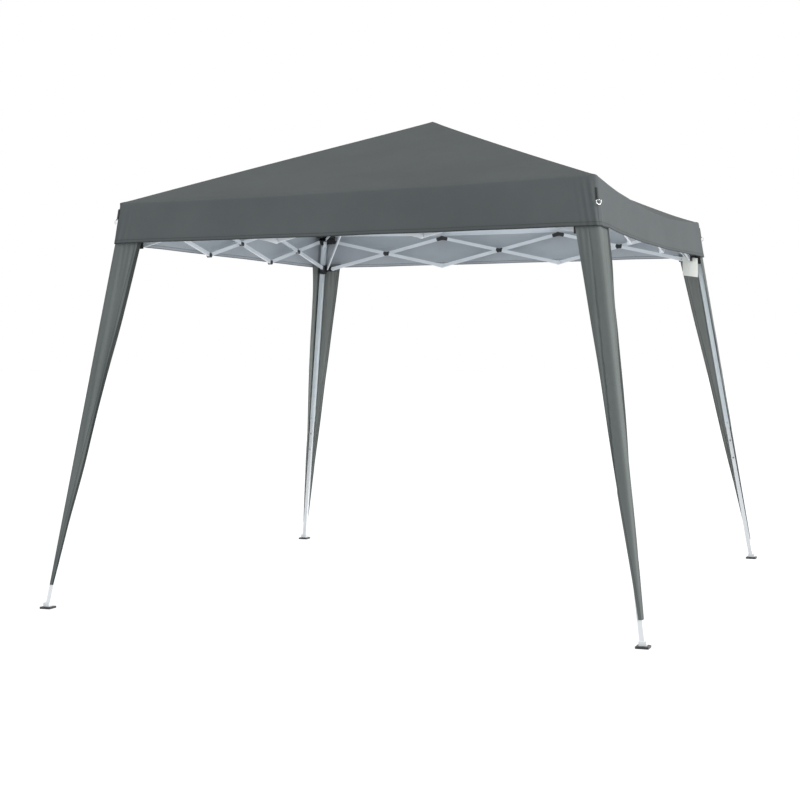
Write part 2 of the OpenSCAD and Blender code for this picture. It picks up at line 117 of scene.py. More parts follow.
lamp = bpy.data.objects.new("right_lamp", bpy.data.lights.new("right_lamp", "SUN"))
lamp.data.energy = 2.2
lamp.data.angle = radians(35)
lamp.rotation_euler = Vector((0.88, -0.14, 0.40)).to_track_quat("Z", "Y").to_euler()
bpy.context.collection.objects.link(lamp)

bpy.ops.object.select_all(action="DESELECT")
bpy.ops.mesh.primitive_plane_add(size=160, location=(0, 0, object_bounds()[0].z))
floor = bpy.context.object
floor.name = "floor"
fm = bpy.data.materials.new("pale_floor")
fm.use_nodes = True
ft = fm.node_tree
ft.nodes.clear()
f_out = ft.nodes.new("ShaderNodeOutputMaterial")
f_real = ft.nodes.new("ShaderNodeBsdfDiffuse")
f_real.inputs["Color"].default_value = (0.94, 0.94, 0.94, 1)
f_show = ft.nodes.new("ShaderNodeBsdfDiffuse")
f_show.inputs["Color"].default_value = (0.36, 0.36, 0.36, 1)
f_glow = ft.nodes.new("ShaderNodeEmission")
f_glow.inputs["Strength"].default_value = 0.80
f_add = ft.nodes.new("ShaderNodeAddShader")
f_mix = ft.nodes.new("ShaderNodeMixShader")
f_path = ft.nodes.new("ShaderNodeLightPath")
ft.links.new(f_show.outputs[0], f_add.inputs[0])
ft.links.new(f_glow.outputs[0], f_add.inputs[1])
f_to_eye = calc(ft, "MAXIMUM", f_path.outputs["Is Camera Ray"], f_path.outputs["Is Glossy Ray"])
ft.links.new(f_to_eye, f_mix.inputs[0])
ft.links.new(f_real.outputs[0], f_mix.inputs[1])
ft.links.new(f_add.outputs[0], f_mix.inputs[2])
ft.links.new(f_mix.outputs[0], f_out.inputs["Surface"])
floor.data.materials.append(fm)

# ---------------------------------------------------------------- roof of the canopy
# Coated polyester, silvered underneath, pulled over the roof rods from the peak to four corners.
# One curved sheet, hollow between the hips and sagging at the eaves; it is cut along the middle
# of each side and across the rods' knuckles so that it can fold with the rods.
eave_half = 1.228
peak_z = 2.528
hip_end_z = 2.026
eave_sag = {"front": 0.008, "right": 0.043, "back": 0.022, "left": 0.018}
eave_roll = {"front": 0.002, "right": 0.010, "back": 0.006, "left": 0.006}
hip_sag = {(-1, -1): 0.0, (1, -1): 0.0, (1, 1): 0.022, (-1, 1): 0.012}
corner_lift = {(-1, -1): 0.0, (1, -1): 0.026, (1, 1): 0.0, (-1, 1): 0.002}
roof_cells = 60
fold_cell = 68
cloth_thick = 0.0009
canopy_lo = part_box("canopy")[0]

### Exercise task
Quote exactly the first line of the data and every line after it through the one holding "bpy.context.collection.objects.link(lamp)".

### Complete answer
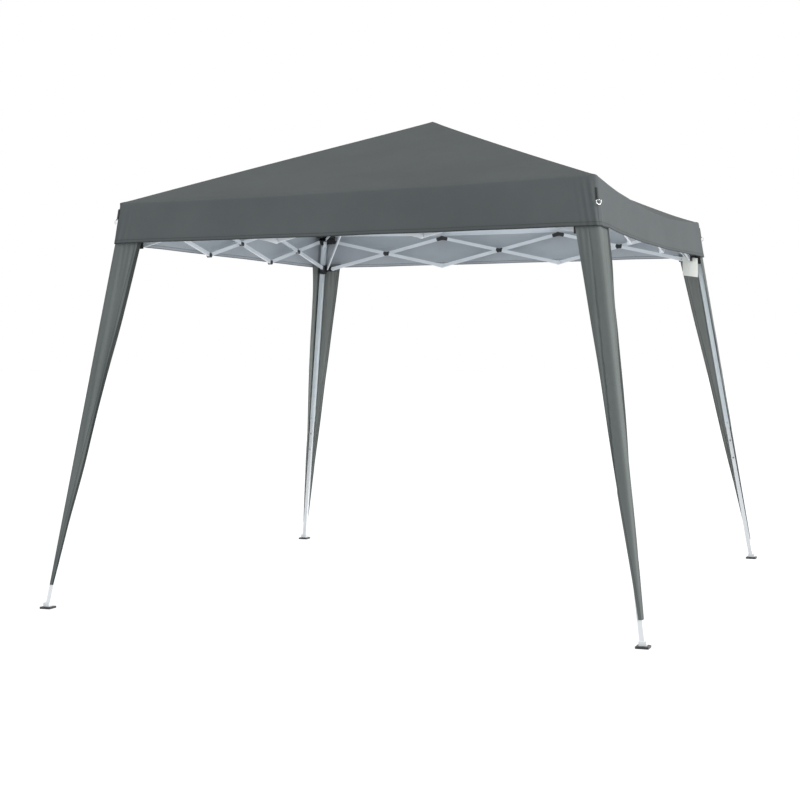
Write part 2 of the OpenSCAD and Blender code for this picture. It picks up at line 117 of scene.py. More parts follow.
lamp = bpy.data.objects.new("right_lamp", bpy.data.lights.new("right_lamp", "SUN"))
lamp.data.energy = 2.2
lamp.data.angle = radians(35)
lamp.rotation_euler = Vector((0.88, -0.14, 0.40)).to_track_quat("Z", "Y").to_euler()
bpy.context.collection.objects.link(lamp)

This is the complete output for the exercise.